JPMorgan CEO Jamie Dimon summed up the conundrum last week, saying that “banks have a tremendous amount of liquidity, but also have a tremendous amount of restraints on how they use that liquidity.”
The swelling U.S. deficit caused by President Donald Trump’s tax cuts hasn’t helped matters. For one, the money that investors and dealers lend to the government in the form of bond purchases takes money out of the banking system. For another, dealers at Treasury auctions have increasingly turned from lenders to borrowers in the repo market to absorb the additional supply. This year, net issuance will reach roughly US$1.2 trillion, after US$1.3 trillion last year, according to JPMorgan.
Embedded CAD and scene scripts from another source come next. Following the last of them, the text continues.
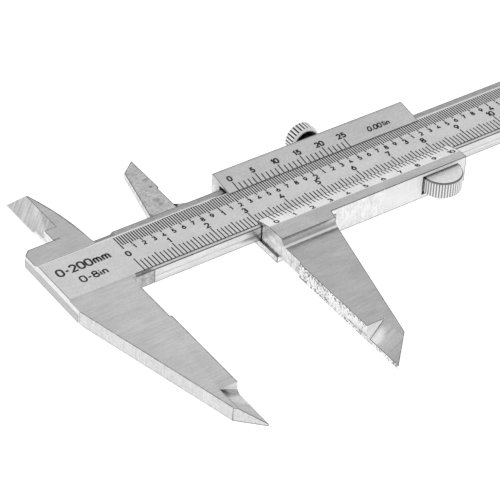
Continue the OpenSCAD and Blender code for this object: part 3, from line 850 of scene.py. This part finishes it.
def floor():
    mesh = bpy.data.meshes.new("floor")
    half = FLOOR_SIZE / 2
    height = cad_box[0][2] - FLOOR_GAP
    corners = [(-half, -half, height), (half, -half, height), (half, half, height), (-half, half, height)]
    mesh.from_pydata(corners, [], [(0, 1, 2, 3)])
    piece = new_object("floor", mesh)
    paper = Finish("white_paper", 0.25, metallic=0.0)
    fibre = paper.noise((2.0, 2.0, 2.0))
    paper.colour(paper.remap(fibre, 0.3, 0.7, 0.99, 1.0))
    paper.shader.inputs["Roughness"].default_value = 0.9
    paper.shader.inputs["Emission Color"].default_value = (1, 1, 1, 1)
    paper.shader.inputs["Emission Strength"].default_value = 1.0
    mesh.materials.append(paper.material)


def sky():
    """A soft dome, brightest in the direction of +Y, behind the caliper."""
    world = bpy.data.worlds.new("studio")
    bpy.context.scene.world = world
    world.use_nodes = True
    nodes, links = world.node_tree.nodes, world.node_tree.links
    coordinates = nodes.new("ShaderNodeTexCoord")
    split = nodes.new("ShaderNodeSeparateXYZ")
    ramp = nodes.new("ShaderNodeValToRGB")
    links.new(coordinates.outputs["Generated"], split.inputs[0])
    across = nodes.new("ShaderNodeMapRange")
    links.new(split.outputs["Y"], across.inputs["Value"])
    across.inputs["From Min"].default_value = -1.0
    links.new(across.outputs["Result"], ramp.inputs["Fac"])
    stops = ((0.0, 0.62), (0.35, 0.58), (0.64, 0.70), (0.78, 0.76), (0.87, 0.77), (0.97, 1.0))
    while len(ramp.color_ramp.elements) < len(stops):
        ramp.color_ramp.elements.new(0.5)
    for element, (at, level) in zip(ramp.color_ramp.elements, stops):
        element.position = at
        element.color = (level, level, level, 1)
    links.new(ramp.outputs["Color"], nodes["Background"].inputs["Color"])
    nodes["Background"].inputs["Strength"].default_value = 1.25


def camera():
    data = bpy.data.cameras.new("camera")
    data.lens = 180.51
    data.sensor_width = 36.0
    data.clip_start = 0.01
    eye = bpy.data.objects.new("camera", data)
    bpy.context.scene.collection.objects.link(eye)
    eye.location = place(-229.216, -347.803, 342.608)
    eye.rotation_euler = Euler([math.radians(a) for a in (51.05953, -2.26693, -34.62871)])
    bpy.context.scene.camera = eye


floor()
sky()
camera()
bpy.context.scene.view_settings.view_transform = "Standard"
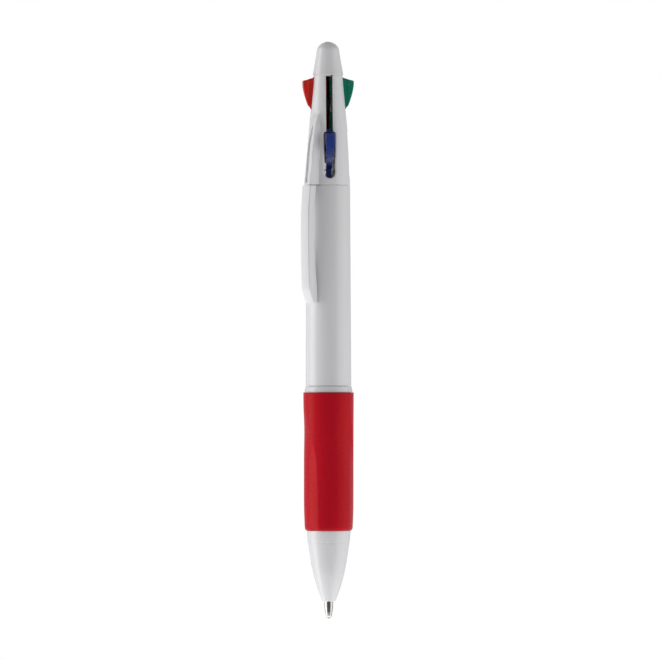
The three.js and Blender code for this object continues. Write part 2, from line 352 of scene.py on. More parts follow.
def tinted(tree, factor, dark, light, socket):
    """Runs a noise between two colours into a socket."""
    blend = tree.nodes.new("ShaderNodeValToRGB")
    blend.color_ramp.elements[0].position = NOISE_LOW
    blend.color_ramp.elements[1].position = NOISE_HIGH
    blend.color_ramp.elements[0].color = (*dark, 1)
    blend.color_ramp.elements[1].color = (*light, 1)
    tree.links.new(factor, blend.inputs["Fac"])
    tree.links.new(blend.outputs["Color"], socket)


def bumped(tree, height, depth, shader):
    """Runs a noise into the shader's normal, as a relief depth millimetres deep."""
    bump = tree.nodes.new("ShaderNodeBump")
    bump.inputs["Distance"].default_value = depth * MM
    tree.links.new(height, bump.inputs["Height"])
    tree.links.new(bump.outputs["Normal"], shader.inputs["Normal"])


def shades(colour, dark, light):
    """A darker and a lighter shade of a colour."""
    return [c * dark for c in colour], [min(1, c * light) for c in colour]


# ---- materials ----
def moulded(name, colour, polish=(0.14, 0.22)):
    """Glossy moulded plastic: a faint flow of tone along the part, and polish that varies a little."""
    material, tree, shader = new_material(name, ior=1.52)
    flow = noise(tree, 90, detail=3, stretch=(1, 1, 0.25))
    tinted(tree, flow, *shades(colour, 0.97, 1.02), shader.inputs["Base Color"])
    varied(tree, noise(tree, 700, detail=5), *polish, shader.inputs["Roughness"])
    bumped(tree, noise(tree, 420, detail=2, stretch=(1, 1, 0.4)), 0.003, shader)
    return material


def soft_rubber(name, colour):
    """Satin moulded rubber with a fine skin, whose gloss leans towards orange."""
    material, tree, shader = new_material(name, ior=1.3)
    shader.inputs["Specular IOR Level"].default_value = 0.3
    shader.inputs["Specular Tint"].default_value = (1, 0.42, 0.1, 1)
    flow = noise(tree, 160, detail=4, stretch=(1, 1, 0.3))
    tinted(tree, flow, *shades(colour, 0.93, 1.05), shader.inputs["Base Color"])
    varied(tree, noise(tree, 900, detail=2), 0.24, 0.32, shader.inputs["Roughness"])
    bumped(tree, noise(tree, 1800, detail=1), 0.002, shader)
    return material


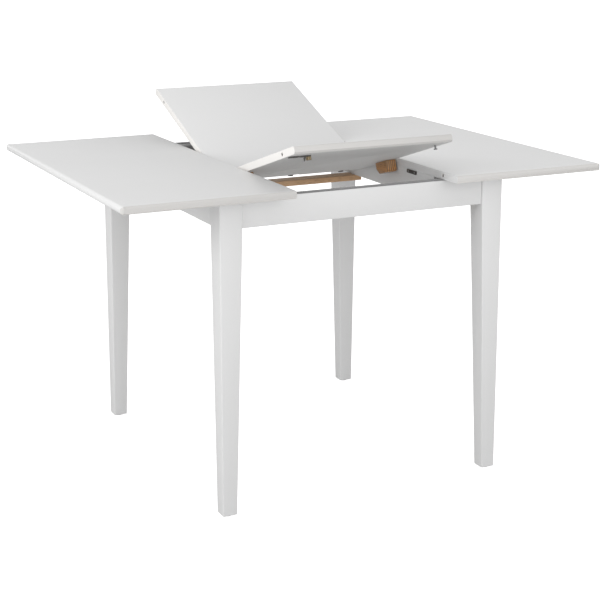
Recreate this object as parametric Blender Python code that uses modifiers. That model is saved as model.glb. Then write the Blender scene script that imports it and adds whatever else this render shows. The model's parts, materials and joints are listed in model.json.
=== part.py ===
"""Extendable dining table with a folding butterfly leaf, standing with its leaf half raised.

Metres, +Z up. The origin is on the floor under the middle of the frame. The two tops slide
apart along X. The leaf turns on two pivots and folds along X. The user's side is -Y.
"""
import math

import bmesh
import bpy
from mathutils import Matrix, Vector

# ---- driving dimensions ------------------------------------------------------------------

TABLE_HEIGHT = 0.750
TABLE_DEPTH = 0.900
TOP_LENGTH = 0.400
BOARD = 0.018
GAP_HALF = 0.203            # from the middle to each top's inner edge, pulled apart
LEAF_HALF_WIDTH = 0.199
EDGE_ROUND = 0.007
EDGE_UNDERCUT = 0.009
PLAN_CORNER = 0.020
GAP = 0.0003

FRAME_X = 0.361             # outer faces of the legs
FRAME_Y = 0.394
LEG_TOP = 0.054
LEG_FOOT = 0.035
LEG_STRAIGHT_ABOVE = 0.655
LEG_HEIGHT = 0.730
APRON_BOTTOM = 0.665
APRON_THICK = 0.020
APRON_SETBACK = 0.005
STRIP_THICK = 0.0014
CROSS_FACE = 0.2035         # inner face of each cross board
CROSS_THICK = 0.018

RAIL_WIDTH = 0.025
RAIL_BOTTOM = 0.700
RAIL_TOP = 0.7240
CROSS_TOP = 0.7315
CROSS_BOTTOM = 0.671
GROOVE_WIDTH = 0.006
GROOVE_DEEP = 0.0175
GROOVE_Y = {"left": 0.3620, "right": 0.3495}
RUNNER_OUTER = 0.3055
RUNNER_INNER = 0.020

PIVOT_Y = -0.125
PIVOT_Z = 0.717
FOLD_Z = TABLE_HEIGHT
NEAR_TILT = math.radians(17.2)
FOLD_PER_TILT = 2.25        # the fold closes this many times faster than the near half tilts
PIVOT_RADIUS = 0.004

PIN_Y = 0.385
PIN_RADIUS = 0.0039
PIN_PROUD = 0.0035
PIN_DEEP = 0.012
HINGE_X = (-0.144, 0.004, 0.144)
FITTING_Y = -0.405          # catch and latch, in the overhang ahead of the apron
CATCH_X = 0.178
KNOB_X = -0.146

BOARD_BOTTOM = TABLE_HEIGHT - BOARD
APRON_TOP = LEG_HEIGHT
APRON_FACE = FRAME_Y - APRON_SETBACK - APRON_THICK
SIDES = {"left": -1, "right": 1}
ENDS = {"front": -1, "rear": 1}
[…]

In 2017, it was less than half that.
Those liquidity constraints came into full view over the past few days when corporate tax payments, big Treasury auctions and manoeuvres by financial firms to manage their capital requirements prior to quarter-end drained cash available for repo transactions. The overnight lending rate quickly shot up to 10 per cent and the Fed temporarily lost control of its benchmark rate.
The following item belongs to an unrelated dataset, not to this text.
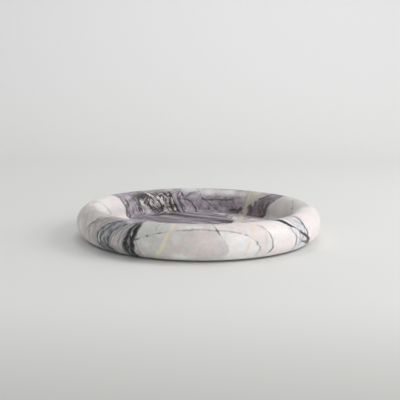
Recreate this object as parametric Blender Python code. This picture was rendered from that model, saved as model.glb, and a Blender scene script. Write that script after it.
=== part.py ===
"""Round stone tray: one turned marble body with a thick rounded rim, standing on four felt pads.

The frame is in metres with +Z up. The origin is on the surface that the tray stands on, under its centre.
"""

import math

import bmesh
import bpy

# Stone body
OUTER_RADIUS = 0.150
RIM_WIDTH = 0.0364
STONE_HEIGHT = 0.038
# How deep the flat underside is ground into the round section of the rim
UNDERSIDE_CUT = 0.001
FLOOR_THICKNESS = 0.008
# Hollow where the inner wall runs into the floor
FLOOR_FILLET = 0.007

# Felt pads, stuck to the flat underside
PAD_RADIUS = 0.011
PAD_THICKNESS = 0.0017
PAD_EDGE_ROUNDING = 0.0005
PAD_CIRCLE_RADIUS = 0.115
# Thickness of the glue film between a pad and the stone
GLUE_FILM = 0.0003

# Pad names and the directions in which the pads lie from the centre, in degrees from +X
PAD_PLACES = {
    "felt_pad_front_right": -45,
    "felt_pad_rear_right": 45,
    "felt_pad_rear_left": 135,
    "felt_pad_front_left": -135,
}

# Surfaces: colour and roughness
MARBLE_COLOUR = (0.66, 0.63, 0.64)
MARBLE_ROUGHNESS = 0.42
FELT_COLOUR = (0.16, 0.16, 0.17)
FELT_ROUGHNESS = 0.95

# Fineness of the turned shapes
BODY_SEGMENTS = 96
OUTER_ARC_STEPS = 18
INNER_ARC_STEPS = 9
FILLET_STEPS = 4
PAD_SEGMENTS = 32
PAD_EDGE_STEPS = 3

QUARTER_TURN = math.pi / 2
FULL_TURN = 2 * math.pi
# Two points nearer than this are one point, in metres
WELD_DISTANCE = 1e-6
SHARP_ANGLE = math.radians(35)

# Heights that follow from the sizes above
UNDERSIDE_Z = PAD_THICKNESS + GLUE_FILM
FLOOR_Z = UNDERSIDE_Z + FLOOR_THICKNESS


def clear_scene():
    """Removes whatever the scene holds, so that the script starts from nothing."""
    for old in list(bpy.data.objects):
        bpy.data.objects.remove(old, do_unlink=True)


def make_material(name, colour, roughness):
    """A plain surface of one colour, for a finish that is not metallic."""
    material = bpy.data.materials.new(name)
    material.use_nodes = True
    shader = material.node_tree.nodes["Principled BSDF"]
    shader.inputs["Base Color"].default_value = (*colour, 1)
    shader.inputs["Roughness"].default_value = roughness
    shader.inputs["Metallic"].default_value = 0
    return material


def arc_points(centre_r, centre_z, radius_r, radius_z, start, end, steps):
    """Points (r, z) along part of an ellipse, both ends included, with angles in radians from the +r direction."""
    points = []
    for step in range(steps + 1):
        angle = start + (end - start) * step / steps
        points.append((centre_r + radius_r * math.cos(angle), centre_z + radius_z * math.sin(angle)))
    return points


def body_profile():
    """The half section of the stone, from the edge of the underside over the rim to the edge of the flat floor."""
    half_width = RIM_WIDTH / 2
    half_height = (STONE_HEIGHT + UNDERSIDE_CUT) / 2
    centre_r = OUTER_RADIUS - half_width
    centre_z = UNDERSIDE_Z + half_height - UNDERSIDE_CUT
    underside_angle = -math.asin((half_height - UNDERSIDE_CUT) / half_height)
    fillet = min(FLOOR_FILLET, centre_z - FLOOR_Z)
    inner_radius = centre_r - half_width

    outside = arc_points(
        centre_r, centre_z, half_width, half_height, underside_angle, QUARTER_TURN, OUTER_ARC_STEPS
    )
    inside = arc_points(
        centre_r, centre_z, half_width, half_height, QUARTER_TURN, 2 * QUARTER_TURN, INNER_ARC_STEPS
    )
    hollow = arc_points(
        inner_radius - fillet, FLOOR_Z + fillet, fillet, fillet, 0, -QUARTER_TURN, FILLET_STEPS
    )
    return outside + inside[1:] + hollow


def pad_profile():
    """The half section of a pad about its own axis, from the rounded lower edge up to the glued face."""
    rounding = min(PAD_EDGE_ROUNDING, PAD_THICKNESS, PAD_RADIUS)
    lower_edge = arc_points(
        PAD_RADIUS - rounding, rounding, rounding, rounding, -QUARTER_TURN, 0, PAD_EDGE_STEPS
    )
    return lower_edge + [(PAD_RADIUS, PAD_THICKNESS)]


def turned_mesh(name, profile, segments):
    """Turns a half section about the Z axis and closes its two open ends with flat faces."""
    shape = bmesh.new()
    points = [shape.verts.new((r, 0, z)) for r, z in profile]
    edges = [shape.edges.new(pair) for pair in zip(points, points[1:])]
    bmesh.ops.spin(
        shape, geom=points + edges, cent=(0, 0, 0), axis=(0, 0, 1), angle=FULL_TURN, steps=segments
    )
    bmesh.ops.remove_doubles(shape, verts=shape.verts, dist=WELD_DISTANCE)
    open_ends = [edge for edge in shape.edges if edge.is_boundary]
    bmesh.ops.holes_fill(shape, edges=open_ends, sides=segments)
    bmesh.ops.recalc_face_normals(shape, faces=shape.faces)

    mesh = bpy.data.meshes.new(name)
    shape.to_mesh(mesh)
    shape.free()
    mesh.shade_smooth()
    mesh.set_sharp_from_angle(angle=SHARP_ANGLE)
    return mesh


def add_object(name, mesh, parent, location=(0, 0, 0)):
    """Puts a mesh in the scene as one named sub-part of the tray."""
    sub_part = bpy.data.objects.new(name, mesh)
    sub_part.location = location
    sub_part.parent = parent
    bpy.context.scene.collection.objects.link(sub_part)
    return sub_part


def add_tray_body(parent):
    """The stone: rim, wall and floor are cut from one block, as the veins that run through them show."""
    mesh = turned_mesh("tray_body", body_profile(), BODY_SEGMENTS)
    mesh.materials.append(make_material("honed_marble", MARBLE_COLOUR, MARBLE_ROUGHNESS))
    return add_object("tray_body", mesh, parent)


def add_felt_pads(parent):
    """Four like pads on one circle, each a glue film below the flat underside."""
    felt = make_material("grey_felt", FELT_COLOUR, FELT_ROUGHNESS)
    mesh = turned_mesh("felt_pad", pad_profile(), PAD_SEGMENTS)
    mesh.materials.append(felt)
    for name, direction in PAD_PLACES.items():
        angle = math.radians(direction)
        place = (PAD_CIRCLE_RADIUS * math.cos(angle), PAD_CIRCLE_RADIUS * math.sin(angle), 0)
        add_object(name, mesh, parent, place)


def build_tray():
    """Models the whole tray."""
    clear_scene()
    tray = bpy.data.objects.new("tray", None)
    bpy.context.scene.collection.objects.link(tray)
    add_tray_body(tray)
    add_felt_pads(tray)


build_tray()
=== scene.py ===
"""Dresses the round stone tray: a veined marble body on four felt pads, in a plain pale studio.

Everything is in the frame of the CAD model: metres, +Z up, -Y towards the viewer, +X to the viewer's right.
The stone's veins are placed in millimetres and degrees, by one of two ways of saying where a point lies:
in plan, as x and y, or on the skin, as azimuth and girth. Azimuth is 0 towards the viewer and grows to the
viewer's right, and girth is the way along the section, from the edge of the underside over the rim to the
middle of the floor.
"""

import logging
import math
from collections.abc import Sequence
from dataclasses import dataclass, field
from enum import Enum

import bpy
import numpy as np
from mathutils import Matrix, Vector, noise


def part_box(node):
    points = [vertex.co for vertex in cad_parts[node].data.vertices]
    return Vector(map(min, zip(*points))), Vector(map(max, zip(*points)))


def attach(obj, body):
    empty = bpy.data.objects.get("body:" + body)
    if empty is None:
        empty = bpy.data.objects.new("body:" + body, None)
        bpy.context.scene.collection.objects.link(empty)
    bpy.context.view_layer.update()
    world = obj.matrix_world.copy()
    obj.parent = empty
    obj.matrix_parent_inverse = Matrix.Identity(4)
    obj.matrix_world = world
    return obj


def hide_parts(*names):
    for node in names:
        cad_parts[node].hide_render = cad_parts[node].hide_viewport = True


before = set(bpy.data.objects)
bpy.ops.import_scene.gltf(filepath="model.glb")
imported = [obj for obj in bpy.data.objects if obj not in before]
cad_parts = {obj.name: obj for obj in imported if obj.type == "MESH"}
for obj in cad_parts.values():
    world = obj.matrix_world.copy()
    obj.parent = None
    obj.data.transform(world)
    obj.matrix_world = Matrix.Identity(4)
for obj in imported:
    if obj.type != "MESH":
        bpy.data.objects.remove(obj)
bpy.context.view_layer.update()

MM = 0.001
QUARTER_TURN = math.pi / 2
FULL_TURN = 2 * math.pi
FULL_TURN_DEG = 360.0
QUARTER_TURN_DEG = 90.0
DEG_PER_RADIAN = 180.0 / math.pi
DIMENSIONS = 3
HALF = 0.5
SHARP_ANGLE = math.radians(40)

log = logging.getLogger("stone_tray")

Colour = tuple[float, float, float]
Point = tuple[float, float, float]
Span = tuple[float, float]
Socket = bpy.types.NodeSocket
Value = float | Socket
ColourValue = Colour | Socket
Feed = float | Point | Socket
# A vein's stops: the way along it, where it lies across, and half its width. A route has the first two.
Stops = tuple[Point, ...]
Route = tuple[Span, ...]


@dataclass(frozen=True)
class Cloud:
    """A random cloud: its width in millimetres, how many finer ones lie in it, and how strong they are."""

    size: float
    detail: float = 2.0
    rough: float = 0.5


@dataclass(frozen=True)
class Axes:
    """The three parts of a place, as sockets."""

    x: Socket
    y: Socket
    z: Socket


# Places in millimetres that are so far apart that the random clouds there have nothing in common
CLOUD_STARTS = ((0.0, 0.0, 0.0), (410.0, 0.0, 130.0), (0.0, 570.0, 290.0))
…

In the past, the Fed has disputed the idea that its balance-sheet unwind left bank reserves in short supply. And at his post-policy news conference on Sept. 18, Fed Chairman Jerome Powell sidestepped questions about whether he felt bank regulations were a catalyst for the market turmoil.
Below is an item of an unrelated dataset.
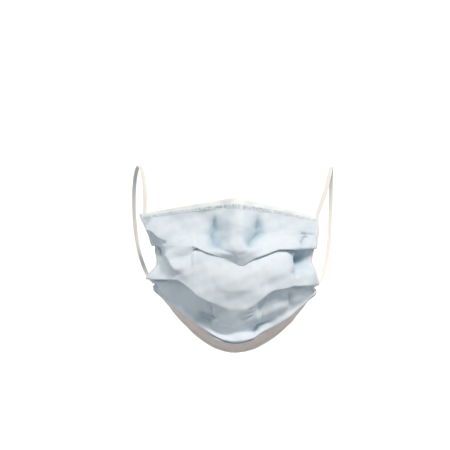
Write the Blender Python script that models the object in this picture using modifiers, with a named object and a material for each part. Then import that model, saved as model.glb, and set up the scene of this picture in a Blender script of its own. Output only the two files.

Instead, the Fed has opted for a temporary fix. On Friday, the New York Fed announced a series of overnight and term operations over the next three weeks to boost short-term liquidity. That follows four straight days of repo transactions, something it hasn’t done in a decade.
A number of investors, strategists and at least one former Fed official have come out to warn that more may need to be done.
“Maybe we have gotten some hints that reserves are no longer ample,” said Michael Feroli, JPMorgan’s chief economist. “The longer the Fed goes without making changes, the more often you might have these type of incidences.”
Earlier this year, TD Securities’ Priya Misra predicted the Fed would have to resume its bond purchases as a permanent solution. She says this past week’s events have convinced many of her skeptical clients to come around to the idea. They are now asking her “how much” the Fed will need to buy.
While no decisions have been made, Boston Fed President Eric Rosengren acknowledged last week that permanently expanding the Fed’s balance sheet is one option on the table and the one he personally prefers. (The other two being continued ad-hoc interventions or a so-called standing repo facility, which would make cash loans available on a daily basis.)
Growing the balance sheet might also be the easier one, some strategists say. Pumping cheap cash into the financial system has historically come with the risk of spurring too much inflationary pressure, but after a decade of ultra-low inflation, that isn’t much of a concern today.
And the fact the New York Fed stumbled out of the gate as it tried to come to the rescue on Tuesday shows just how out of practice the institution is when it comes to those types of ad-hoc operations, according to GMLX’s Havlicek.
“The repo market isn’t used to being prime time,” in terms of liquidity management, he said. And, the Fed is “out of practice.”